John Ringor, Joshua Jones, and Fellow PSG Members Show Chicago Youth that Rhythm is It!

Earlier this year, 16-year-old John Ringor (Show #202 and #206 ) and 17-year-old Joshua Jones (TV Episode 201, Show #171 and  #206), both Chicago percussionists and Jack Kent Cooke Young Artist Award recipients, gave a performance and demonstration for children and their families at the Chicago Symphony Center. They were joined by eight of their colleagues from the Percussion Scholarship Group (PSG), a program affiliated with the Chicago Symphony Orchestra (an ensemble of which appeared on From the Top’s Show #206), that provides free lessons and percussion instruments to students from the Chicago area – an inspiring example of arts leadership itself!

John, Josh, and members of the Percussion Scholarship Group at the Chicago Symphony Center

Their concert was part of the CSO’s Caminos a la Musica: a program that provides lower-income families the opportunity to see and experience classical music in a professional setting.

John Ringor by From the Top, Inc..(We) chose to perform for kids because they are the people of the future; they will be the ones to shape the future of music. These people need to realize just how important music is so that they can help promote and support it.” – John

Joshua Jones by From the Top, Inc..

“(We) wanted to spread knowledge about percussion and the PSG, and also I wanted to incorporate members of the group in this performance. Kind of like a family affair.” -Josh

We asked John and Josh to share more about their project:

John, Josh, and the PSG performing at the Chicago Symphony Center

FTT: What was the experience like for you? Did you have a favorite moment?

Josh: I had fun performing for the children, and their reaction was priceless. As loud as we were, I was expecting them to cover their ears, but the adults were the only ones with their ears covered.

John: Perhaps my favorite moment of the whole performance was seeing how happy all the kids were. The looks on their faces when we started things off with a bang and when I was doing all sorts of stick tricks in a solo were so gratifying. They looked like they really enjoyed our performance and had fun and a genuine interest in our music. That feeling of appreciation I got from them was the best part of this whole experience.

FTT: What do you think the audience took away from the event?

John: I think that they developed a new interest and appreciation for percussion and music that is not normally heard on the radio or is mainstream. They really seemed interested in the instruments and music we played so I think that one day they too will want to play an instrument.

Josh: Probably the point that was received by the audience was that percussion is a fun instrument to play, and it takes hard work to achieve a high level on any instrument that they may decide to take up, or anything they decide to do in life.

FTT: What did you learn from the experience?

Josh: I experienced how the sound was much bigger in a smaller room, so we had to play softer in order to not over power and frighten the children. It was kind of funny actually.

John: I learned that organizing such an event is no easy task. At times it was difficult getting everyone together and having rehearsals, but we eventually worked things out. Mostly I learned to just have fun. When I have fun then everyone else senses that and tries to have fun as well. By enjoying myself and keeping a positive attitude the performance was wonderful and the kids had a great time.

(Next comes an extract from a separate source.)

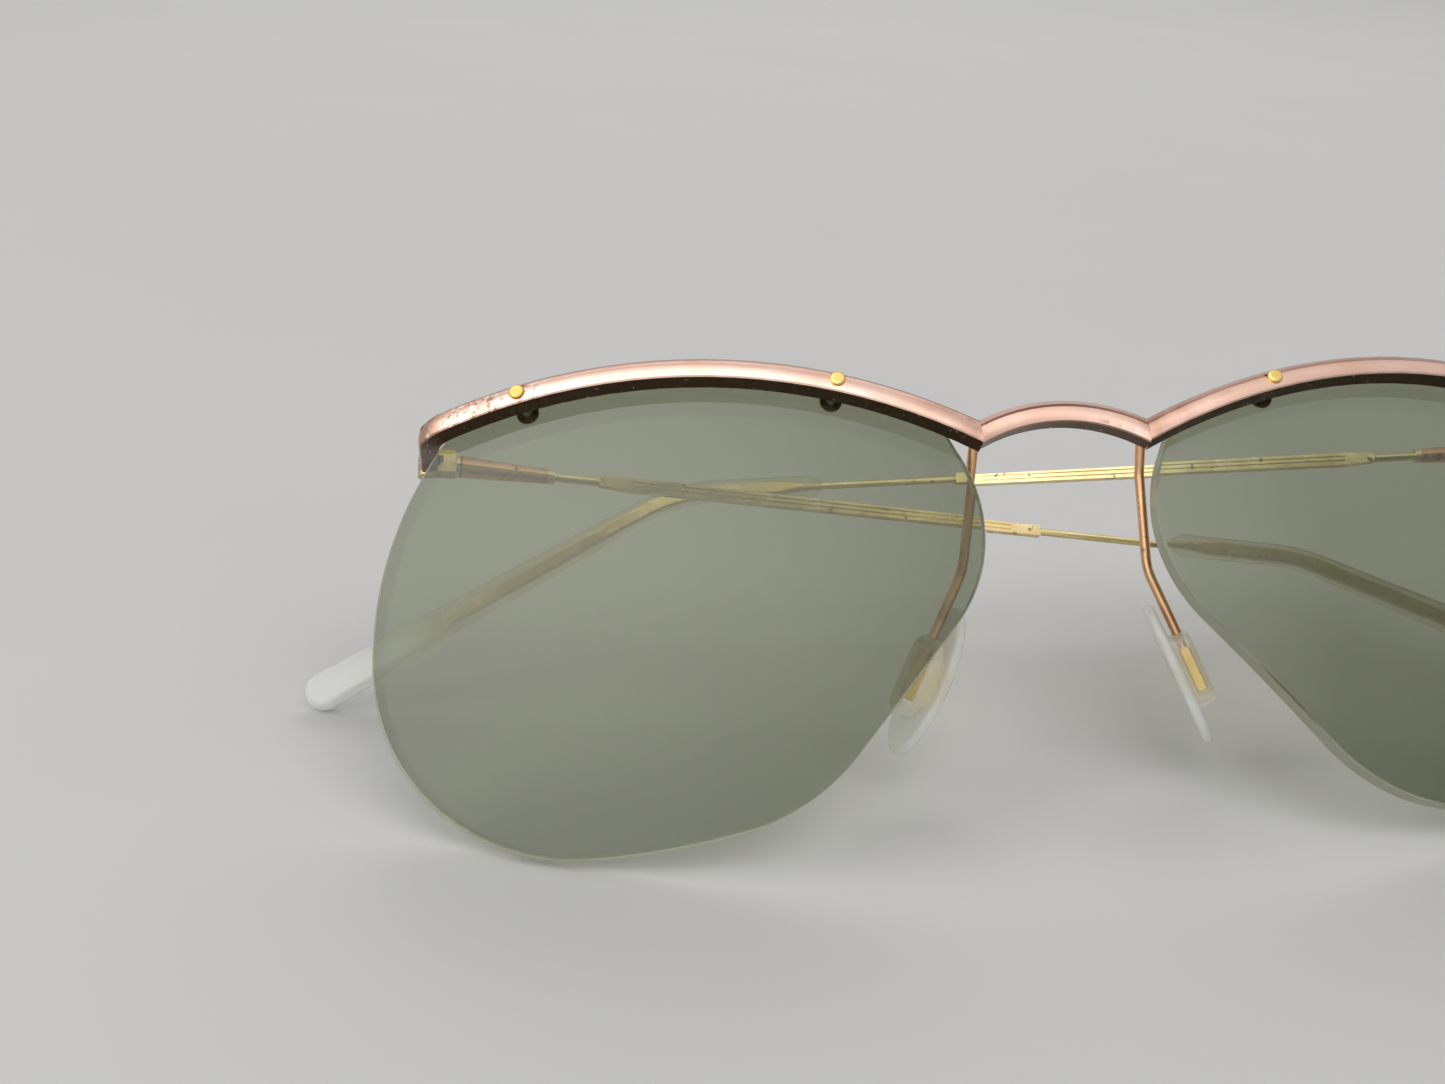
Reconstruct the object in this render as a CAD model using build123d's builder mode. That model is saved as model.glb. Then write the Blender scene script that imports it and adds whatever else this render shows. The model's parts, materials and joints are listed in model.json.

FTT: Do you think this type of experience can help your development as a musician? How?

John: It’s taught me the value of planning, organization, teamwork, and showmanship. I learned that just like in an orchestra or in an ensemble, teamwork and communication was essential both for playing musically together as well as running the show.

Josh: Instead of regurgitating music that we memorize, connecting with the audience can ease some of the nerves we may have as musicians when we perform and it tells us even more what the audience wants out of a concert.

FTT: What advice would you give other musicians interested in doing a similar project?

Josh: Don’t be afraid to try new things as you go. Always have a set goal, but if there is room for improvisation, take full advantage of it.

John: Just have fun with it. If the audience sees you having fun then they will too and that’s the secret to success.